Harald Wohlschlager: Ich bin Imker und das Ars Electronica Center ist einer meiner Standorte. Es ist mein Lieblingsstandort, weil man hier immer interessierte Leute antrifft, mit denen man dann auch ins Gespräch kommt. Meine anderen Bienen stehen in einem Naturschutzgebiet im Mühlviertel, am Sternstein in einem Wald, wo weit und breit keine Leute anzutreffen sind. Man könnte annehmen, dass es den Bienen dort viel besser geht als mitten in der Stadt, dem ist aber nicht so. Hier im Ars Electronica Center sind die Bienen sogar wesentlich weiter entwickelt. Und die produzieren auch sortenreinen Honig, der wie alle anderen Honige sortenrein abgefüllt wird und im Ars Electronica Center gekauft werden kann.
Der Imker Harald Wohlschlager öffnet einen der Bienenstöcke. Credit: Martin Hieslmair
Wie oft müssen Sie die Bienenstöcke im Jahr betreuen?
Harald Wohlschlager: Das hängt ganz von der Jahreszeit und vom Wetter ab. Jetzt im Mai muss ich einmal in der Woche kommen und schauen, dass sich die Bienen entwickeln können und dafür genug Platz haben. Das geht jetzt so weiter bis in den Juni – nach der Sommersonnenwende reduziert sich meine Kontrolle dann auf alle paar Monate, um nachzusehen, ob es ihnen gut geht.

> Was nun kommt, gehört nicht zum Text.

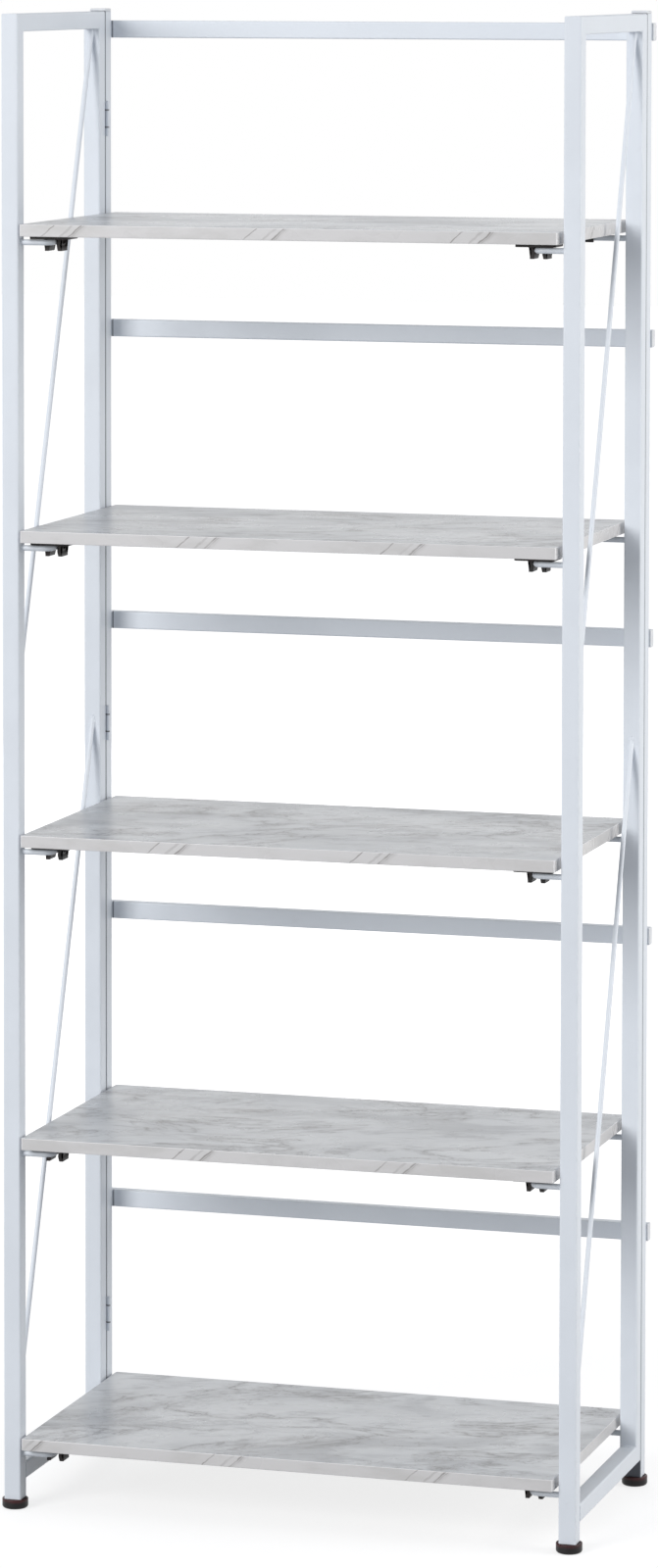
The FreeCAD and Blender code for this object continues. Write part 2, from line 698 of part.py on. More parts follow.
def make_front_clip():
    """Front clip: a plate with two prongs that straddle the front wire."""
    plate = make_clip_plate("front_clip_plate", "clip_long", "clip_wide", "clip_thick")
    prong = new_body("front_prong")
    # The sketch's Y is the clip's Z, so it grows downwards from the board.
    profile = new_sketch(prong, "XZ_Plane")
    near = "prong_gap / 2"
    far = "prong_gap / 2 + prong_thick"
    draw_polygon(profile, [
        (f"{near} + prong_splay", "clip_thick / 2"),
        (near, "prong_waist"),
        (f"{near} + prong_flare / 2", "prong_drop"),
        (f"{far} + prong_flare", "prong_drop"),
        (far, "prong_waist"),
        (f"{far} + prong_splay", "clip_thick / 2"),
    ])
    pad = add_pad(prong, profile, "prong_wide")
    pad.Midplane = True
    doc.recompute()
    twin = mirrored("front_prong_twin", prong)
    holes = screw_hole("front_hole_a", "front_screw_off", "0", "clip_thick")
    holes += screw_hole("front_hole_b", "-front_screw_off", "0", "clip_thick")
    return cut("front_clip", fused("front_clip_blank", [plate, prong, twin]), fused("front_holes", holes))


def make_rear_clip():
    """Rear clip: a plate with one hook in front of the rear wire."""
    plate = make_clip_plate("rear_clip_plate", "rear_clip_wide", "rear_clip_long", "rear_clip_thick")
    # The clip is turned over when it is placed, so its own +Y is the front.
    hook = box("rear_hook", ("rear_clip_wide", "hook_thick", "hook_drop"),
               x="-rear_clip_wide / 2", y="wire_dia / 2 + hook_gap")
    holes = screw_hole("rear_hole_a", "0", "rear_screw_off", "rear_clip_thick")
    holes += screw_hole("rear_hole_b", "0", "-rear_screw_off", "rear_clip_thick")
    return cut("rear_clip", fused("rear_clip_blank", [plate, hook]), fused("rear_holes", holes))


TURNED_OVER = {"axis": (1, 0, 0), "turn": 180}
front_clip = make_front_clip()
rear_clip = make_rear_clip()
clip_screw = make_screw()

# Where the screws sit, as (x, y, underside of their clip below the board).
SCREW_PLACES = [(f"{side} * front_clip_x {off} front_screw_off", "front_clip_y", "clip_thick")
                for side in (1, -1) for off in ("+", "-")]
SCREW_PLACES += [(f"{side} * rear_clip_x", f"rear_post_y {off} rear_screw_off", "rear_clip_thick")
                 for side in (1, -1) for off in ("+", "-")]
SCREW_LENGTH = "(clip_thick + screw_grip)"


def make_board(number, under):
    """One board with its screw holes, its rounded arrises and its underside at a given level."""
    body = new_body(f"board_body_{number}")
    outline = new_sketch(body)
    draw_rectangle(outline, "board_long", "board_deep")
    add_pad(body, outline, "board_thick")
    round_edges(body, "board_round", lambda edge: True)
    place(body, "0", "board_y", under)
    holes = []
    for index, (x, y, thick) in enumerate(SCREW_PLACES):
        depth = f"{SCREW_LENGTH} - {thick}"
        holes.append(cylinder(f"pilot_{number}_{index}", "screw_dia", depth, x, y, under))
    return cut(f"board_{number}", body, fused(f"pilots_{number}", holes))


for number in range(1, SHELF_COUNT + 1):
    under = shelf_under(number - 1)
    node(make_board(number, under), f"shelf_{number}_board")
    node(group(f"front_clips_{number}", [
        copy_of(f"front_clip_{number}_{side}", front_clip, f"{sign} * front_clip_x", "front_clip_y", under,
                **TURNED_OVER) for side, sign in (("right", 1), ("left", -1))]), f"shelf_{number}_front_clips")
    node(group(f"rear_clips_{number}", [
        copy_of(f"rear_clip_{number}_{side}", rear_clip, f"{sign} * rear_clip_x", "rear_post_y", under,
                **TURNED_OVER) for side, sign in (("right", 1), ("left", -1))]), f"shelf_{number}_rear_clips")
    # A screw's head is flush with its clip, and its point is up in the board.
    node(group(f"screws_{number}", [
        copy_of(f"screw_{number}_{index}", clip_screw, x, y, f"{under} - {thick} + {SCREW_LENGTH}",
                **TURNED_OVER) for index, (x, y, thick) in enumerate(SCREW_PLACES)]),
        f"shelf_{number}_screws")


# ---------------------------------------------------------------- checks and export
doc.recompute()
failed = [thing.Name for thing in doc.Objects if {"Invalid", "Error"} & set(thing.State)]
if failed:
    raise RuntimeError(f"failed objects: {failed}")
for thing in NODES:
    if thing.Shape.isNull() or not thing.Shape.isValid() or not thing.Shape.Solids:
        raise RuntimeError(f"{thing.Label} has no valid solid")
    if any(solid.Volume <= 0 for solid in thing.Shape.Solids):
        raise RuntimeError(f"{thing.Label} has a solid that is inside out")

os.makedirs("parts", exist_ok=True)
for thing in NODES:
    thing.Shape.exportStep(f"parts/{thing.Label}.step")
print(f"{len(NODES)} nodes, {sum(len(thing.Shape.Solids) for thing in NODES)} solids")
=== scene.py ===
"""Looks of a folding bookcase: five marbled boards hung in a powder-coated tube frame."""
import logging
import math
from dataclasses import dataclass
from enum import Enum
from typing import ClassVar, Sequence, Union

import bmesh
import bpy
import numpy as np
from mathutils import Matrix, Vector


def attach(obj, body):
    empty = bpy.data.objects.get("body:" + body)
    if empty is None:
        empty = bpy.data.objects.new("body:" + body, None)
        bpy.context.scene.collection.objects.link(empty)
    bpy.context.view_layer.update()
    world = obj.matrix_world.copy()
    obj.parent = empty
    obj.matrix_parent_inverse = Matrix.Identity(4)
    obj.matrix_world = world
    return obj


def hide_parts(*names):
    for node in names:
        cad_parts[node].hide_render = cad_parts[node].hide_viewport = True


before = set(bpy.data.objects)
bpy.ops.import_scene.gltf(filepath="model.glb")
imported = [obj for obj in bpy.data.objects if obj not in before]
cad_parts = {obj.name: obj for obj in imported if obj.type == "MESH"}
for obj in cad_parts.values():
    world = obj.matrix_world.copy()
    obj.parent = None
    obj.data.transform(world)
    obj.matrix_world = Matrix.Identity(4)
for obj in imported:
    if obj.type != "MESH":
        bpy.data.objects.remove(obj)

logging.basicConfig(level=logging.INFO, format="%(message)s")
LOG = logging.getLogger("bookcase")
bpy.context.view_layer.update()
MM = 0.001
FULL_TURN = 2 * math.pi
MERGE = 1e-7  # corners closer than this become one
GUARD_WIDE = 0.3  # a guard ring beside a rounded edge, in radii of the edge
GUARD_ROOM = 2.2  # a thin plate's height over the room that an edge and its guard get
OUTWARD = ((0, 1, 0), (0, 0, 1), (1, 0, 0))  # directions of a piece whose upright axis runs along X

# Lengths are in metres and colours in display values from 0 to 255, where nothing else is said.
Material = bpy.types.Material
Socket = bpy.types.NodeSocket
Outputs = bpy.types.NodeOutputs
Number2 = tuple[float, float]
Number3 = tuple[float, float, float]
Fed = Union[Socket, float, Sequence[float]]


class Side(Enum):
    """The two sides of the bookcase, by the sign of X."""

    LEFT = -1
    RIGHT = 1

    @property
    def word(self) -> str:
        """The side's name, as it stands at the end of node names."""
        return self.name.lower()

    @property
    def body(self) -> str:
        """The body that the side frame of this side is."""
        return f"side_frame_{self.word}"


class Slot(Enum):
    """Names of the material slots for the bookcase's finishes, which this script does not use."""

    FRAME = "frame"
    BOARD = "board"
    CLIP = "clip_plastic"
    FOOT = "foot_plastic"
    PLUG = "white_plastic"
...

Was ist das Besondere an diesem Bienenstock hier im Ars Electronica Center?
Harald Wohlschlager: Der Standort hat zwei Besonderheiten: Der Kontakt zu den Menschen, wo Leuten aus der ganzen Welt die Imkerei und die Bienen nähergebracht werden kann. Und der Standort ist deshalb so besonders, weil so viele Bäume rundherum stehen. Wenn man rechnet, dass eine blühende Kastanie in etwa einer 1,5 Hektar großen Blumenwiese entspricht und da drüben aber gleich 30 solcher Bäume stehen, dann kann man sich in etwa ausrechnen, wie groß die Blumenwiese hier wäre. Und wenn man sich die Monokulturen anschaut, die mittlerweile schon überall entstehen, weiß man, dass eine derartige Fläche leider schon zur Seltenheit geworden ist. Darum ist das Ars Electronica Center so ein hervorragender Standort, auch hinsichtlich der Gegebenheiten von Licht und Schatten. Einfach ideal!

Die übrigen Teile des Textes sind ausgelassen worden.